The book was published for the benefit of teachers of advanced statistics. It summarizes in a very concise form an attempt by a very well known colleague of theirs to bridge the gap between the formal requirements of such courses and a frequently inadequate level of mathematical sophistication of the attending students. Others may well find his endeavor helpful.

A Course in the Geometry of n Dimensions, by M. G. Kendall. Dover Publications, 2004. Softcover, 63 pp., $7.95. ISBN 0-486-43927-5.

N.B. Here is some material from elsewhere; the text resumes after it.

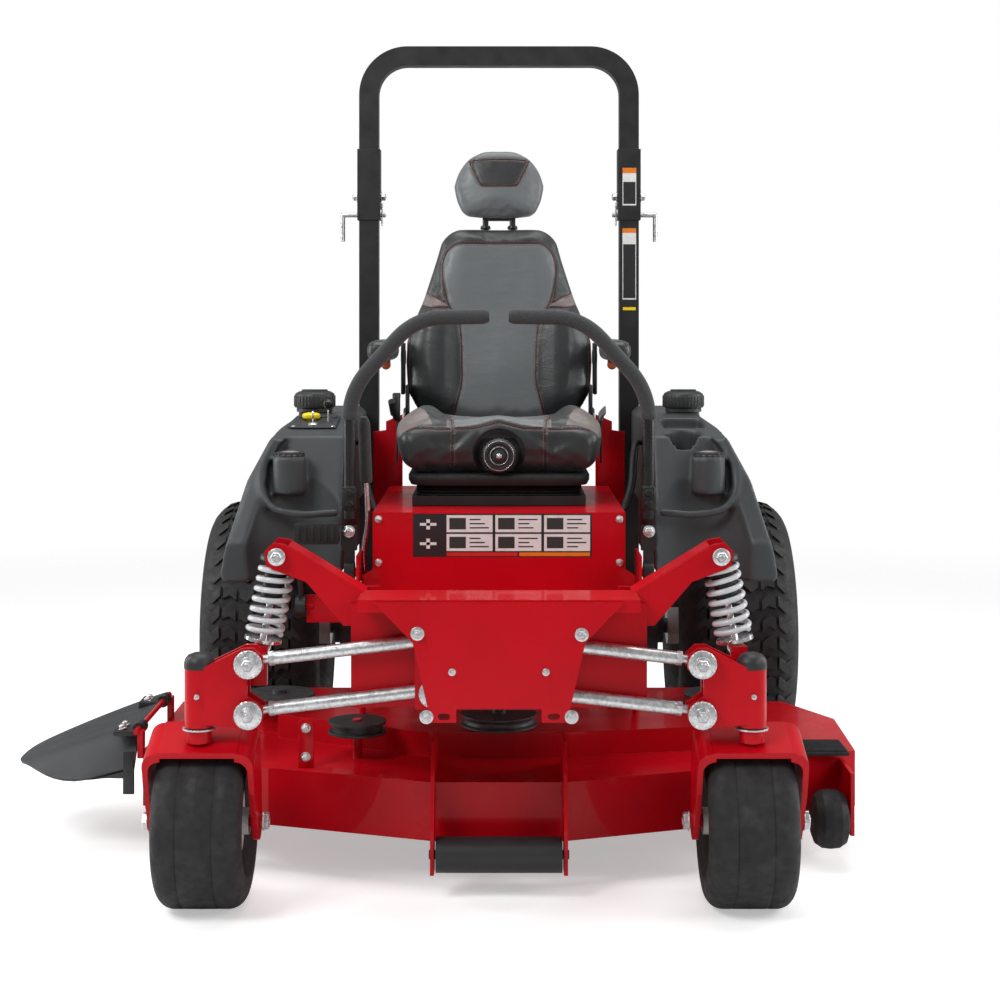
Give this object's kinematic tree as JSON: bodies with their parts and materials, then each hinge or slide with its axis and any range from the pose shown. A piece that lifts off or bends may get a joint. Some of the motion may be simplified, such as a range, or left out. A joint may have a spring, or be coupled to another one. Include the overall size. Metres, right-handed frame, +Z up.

Recently (18 May, 2008) I received a letter from Steve Hellinger:

 

Good Morning Alex,

I read your review of Dover's re-issue of Maurice Kendall's 1961 monograph "A Course in the Geometry of N Dimensions". I do agree in general with your critique. However I recently worked my way through the entire monograph (my copy is the 1961 Hafner version, which I started to read years ago as a graduate student) and I found a large number of issues that potential readers should be aware of, as per the list below. I wrote to Dover to inquire whether the editors might be interested in having me prepare a set of explanatory notes to accompany the monograph but Dover did not respond (no surprise there!). But I would like to provide readers with my comments on the monograph and the "Book Review" section of the "Interactive Mathematics Miscellany and Puzzles" website seems a good place. However I cannot find a facility at the website that would enable me to post my comments. Is there such a facility?

Thanks for your time,
Steve Hellinger

  1. Many mistakes in the statement of equations and relations
  2. Inconsistent and confusing use of notation from one section to the next, and even from one paragraph to the next
  3. A serious flaw in a major proof
  4. Inadequate definitions of terms in quite a few places
  5. Very numerous typographical errors
  6. A lack of references to the works from which much of the statistical section is drawn

My site, not having a wiki facility, is trailing the times, so that we had to be content with a manual exchange. Steve's review is much more detailed and objective than mine. I have placed it in a separate page.